DIRECTIONS FOR THIS TASK
Repeat the entire listing exactly as written.
>> START COLLECTED MATERIAL
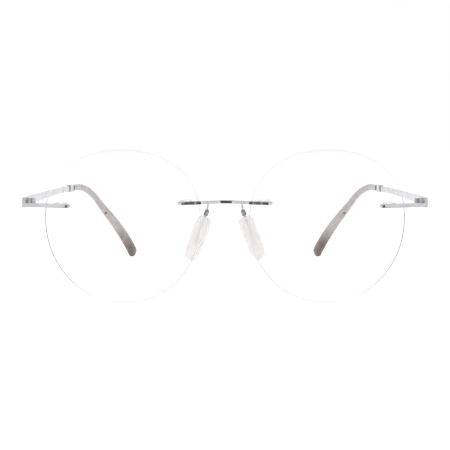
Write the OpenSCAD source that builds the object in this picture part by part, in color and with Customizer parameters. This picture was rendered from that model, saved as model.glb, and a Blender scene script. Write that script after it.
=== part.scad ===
// Round rimless eyeglasses: two drilled lenses joined by a slim bridge, silicone nose
// pads on wire arms, and folding temples whose plastic tips bend down behind the ear.
// Left and right are the wearer's. The glasses are open and level, on their lens bottoms.
// +X is the wearer's left, +Y points from the lenses back to the ears, +Z is up.

/* [Lenses] */
// Width of each lens at its middle
lens_w = 52.5; // [51:0.5:54]
// Height of each lens
lens_h = 53.1; // [51:0.1:54]
// How much wider the lens is above its middle than below, as a share of its width
lens_egg = 0.08; // [0:0.01:0.1]
// Squareness of the lens outline, where 2 is an oval
lens_square = 2.15; // [2:0.05:2.3]
// Thickness of each lens
lens_t = 2; // [1.8:0.1:2.2]
// Radius of the front surface of each lens
lens_radius = 130; // [110:5:180]
// Lean of the lens tops towards the front, in degrees
lens_tilt = 8; // [7:0.5:9]

/* [Bridge] */
// Gap between the two lenses at their widest level
bridge_gap = 16.6; // [16.2:0.2:17]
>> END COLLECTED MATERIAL
THE SOLUTION
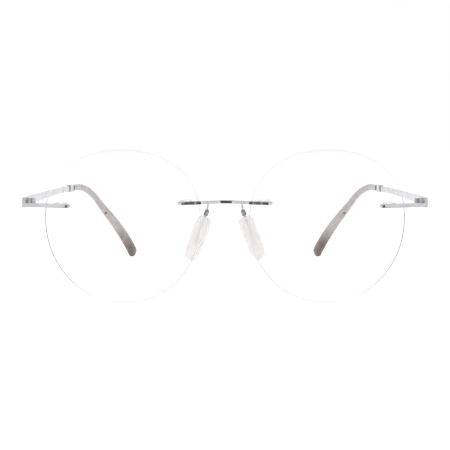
Write the OpenSCAD source that builds the object in this picture part by part, in color and with Customizer parameters. This picture was rendered from that model, saved as model.glb, and a Blender scene script. Write that script after it.
=== part.scad ===
// Round rimless eyeglasses: two drilled lenses joined by a slim bridge, silicone nose
// pads on wire arms, and folding temples whose plastic tips bend down behind the ear.
// Left and right are the wearer's. The glasses are open and level, on their lens bottoms.
// +X is the wearer's left, +Y points from the lenses back to the ears, +Z is up.

/* [Lenses] */
// Width of each lens at its middle
lens_w = 52.5; // [51:0.5:54]
// Height of each lens
lens_h = 53.1; // [51:0.1:54]
// How much wider the lens is above its middle than below, as a share of its width
lens_egg = 0.08; // [0:0.01:0.1]
// Squareness of the lens outline, where 2 is an oval
lens_square = 2.15; // [2:0.05:2.3]
// Thickness of each lens
lens_t = 2; // [1.8:0.1:2.2]
// Radius of the front surface of each lens
lens_radius = 130; // [110:5:180]
// Lean of the lens tops towards the front, in degrees
lens_tilt = 8; // [7:0.5:9]

/* [Bridge] */
// Gap between the two lenses at their widest level
bridge_gap = 16.6; // [16.2:0.2:17]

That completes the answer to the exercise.